In the past, when I was replying to a thread, I was able to scroll down and see all previous replies. Now, for some reason, I can't.

Is it a personal quirk, or has the system changed?

I miss the ability to check what poster no 13 said while I'm writing post 23...


----------



## Jana337

Loob said:


> In the past, when I was replying to a thread, I was able to scroll down and see all previous replies. Now, for some reason, I can't.
> 
> Is it a personal quirk, or has the system changed?
> 
> I miss the ability to check what poster no 13 said while I'm writing post 23...


If you write in Quick reply, all posts are above your editor window. If you write in Advanced, all posts are below the editor window. Just like before - no change for me.


----------



## Loob

Jana337 said:


> If you write in Quick reply, all posts are above your editor window. If you write in Advanced, all posts are below the editor window. Just like before - no change for me.

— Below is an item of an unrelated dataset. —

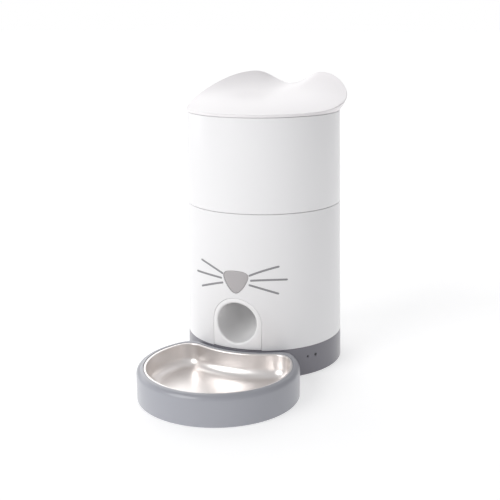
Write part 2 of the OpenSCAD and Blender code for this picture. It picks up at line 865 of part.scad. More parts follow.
module food_dish() color("silver") on_axis() {
    difference() {
        for (s = dish_steps) tray_slab(dish_z + s[1], rim_z + steel, dish_in + s[0], dish_corner);
        for (s = dish_steps)
            tray_slab(dish_z + steel + s[1], rim_z + 5, dish_in + steel + s[0], dish_corner);
    }
    difference() {
        tray_slab(rim_z, rim_z + steel, rim_in, dish_corner);
        tray_slab(rim_z - 1, rim_z + 5, dish_in + steel / 2, dish_corner);
    }
}

base_shell();
floor_plate();
base_feet();
floor_screws();
battery_box();
battery_cells();
battery_contacts();
battery_door();
power_socket();
status_lens();
reset_button();
indicator_board();
body_shell();
whiskers();
chute_panel();
chute_scoop();
drop_tube();
food_sensor();
nose_button();
nose_board();
nose_switch();
metering_cup();
deck_screws();
shaft_bush();
cup_cover();
portion_wheel();
drive_shaft();
agitator();
output_gear();
slotted_disc();
slot_sensor();
idler_gear();
idler_axle();
motor_pinion();
motor_shaft();
gear_motor();
gearbox_case();
gearbox_screws();
main_board();
board_bracket();
wireless_module();
buzzer();
upper_shell();
hopper_tank();
mouth_seal();
ear_lid();
lid_plug();
lid_seal();
desiccant_box();
desiccant_pack();
desiccant_cap();
bowl_tray();
tray_feet();
food_dish();
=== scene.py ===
# %% [markdown]
# # An automatic pet feeder
# The feeder is a tapered white column with a cat-ear lid, a nose button with whiskers, a round
# food mouth, a grey base and a steel dish in a docked tray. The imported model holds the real
# sizes and every moving part. This lesson builds the outer pieces as clean meshes around it,
# gives each material its own finish, and lights the feeder as in a bright studio.

# %% Load the frame
import json
import math

import bmesh
import bpy
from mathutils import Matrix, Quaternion, Vector


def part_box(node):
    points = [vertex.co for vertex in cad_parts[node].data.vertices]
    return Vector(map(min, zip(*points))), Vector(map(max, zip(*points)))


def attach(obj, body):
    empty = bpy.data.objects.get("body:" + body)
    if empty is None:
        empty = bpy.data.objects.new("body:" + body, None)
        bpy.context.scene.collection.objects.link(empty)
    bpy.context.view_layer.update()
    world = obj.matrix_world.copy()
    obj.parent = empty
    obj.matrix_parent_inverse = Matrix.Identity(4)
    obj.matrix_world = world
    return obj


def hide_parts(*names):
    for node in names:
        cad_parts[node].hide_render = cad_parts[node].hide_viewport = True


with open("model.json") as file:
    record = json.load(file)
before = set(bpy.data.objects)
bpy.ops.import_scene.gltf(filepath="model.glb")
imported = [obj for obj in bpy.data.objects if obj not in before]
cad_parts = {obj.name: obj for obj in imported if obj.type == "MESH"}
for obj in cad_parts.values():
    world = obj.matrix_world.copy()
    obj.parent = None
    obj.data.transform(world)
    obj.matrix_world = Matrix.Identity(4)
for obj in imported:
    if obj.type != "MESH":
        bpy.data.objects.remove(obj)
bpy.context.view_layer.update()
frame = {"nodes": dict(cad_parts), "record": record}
nodes = frame["nodes"]
MM = 0.001

# %% [markdown]
# ## Driving sizes
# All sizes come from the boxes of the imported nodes, so a piece goes where the design says. The
# column is a cone: two of its widths, at two known heights, give its radius at any height.

# %% Sizes read from the frame
body_low, body_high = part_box("body_shell")
tray_low, tray_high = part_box("bowl_tray")
dish_low, dish_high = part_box("food_dish")
base_low, base_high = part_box("base_shell")

FLOOR_EDGE = base_low.z
BASE_TOP = body_low.z
SPLIT = body_high.z
UPPER_FOOT = SPLIT + 0.5 * MM
LID_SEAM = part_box("upper_shell")[1].z
LID_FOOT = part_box("ear_lid")[0].z
AXIS_Y = (body_low.y + body_high.y) / 2
RADIUS_LOW = (body_high.x - body_low.x) / 2
RADIUS_FLOOR = (base_high.x - base_low.x) / 2
TAPER = (RADIUS_FLOOR - RADIUS_LOW) / (BASE_TOP - FLOOR_EDGE)
WALL = 2.5 * MM
GAP = 0.35 * MM
SIDES = 192


def column_radius(z):
    """Outer radius of the column at height z."""
    return RADIUS_LOW - TAPER * (z - BASE_TOP)


print("axis y", round(AXIS_Y, 4), "top radius", round(column_radius(LID_SEAM), 4))

# %% [markdown]
# ## The camera
# A short portrait lens stands to the right of the front and a little above the lid, so that the
# feeder shows its face, the top of the lid and the inside of the dish at once.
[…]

Thanks, Jana.  I don't use Quick Reply.  I must have done something to my settings, then.  
I wonder how I can rectify the problem


----------



## Jana337

Clear your cache for starters. If I can see the replies, it looks like a local problem of your computer.


----------



## Loob

Done that.  Still an issue. Must be a local problem.

Sorry


----------



## JamesM

Did you update or change browsers recently, Loob?


----------



## Loob

Sorry for not answering before, James.  No I didn't.  It's all very strange.

Ah well, perhaps the problem will sort itself


----------



## elroy

Until the problem gets solved, you can hit "preview post" to view the previous posts, I think.


----------



## mkellogg

I've made a few changes to the servers lately, but nothing that would affect you in that way.  Maybe you could try a different browser or a different computer to see which has the problem.


----------



## johndot

Which reply method _do_ you use, Loob, and which scrolling method?


----------



## Loob

Doh! I've just discovered "Topic Review" at the bottom of the "Reply to Thread" screen. And when I opened it up: lo and behold all the previous replies to this thread appeared

I feel really silly now, but glad the problem's solved. Many thanks to everyone who tried to help!


----------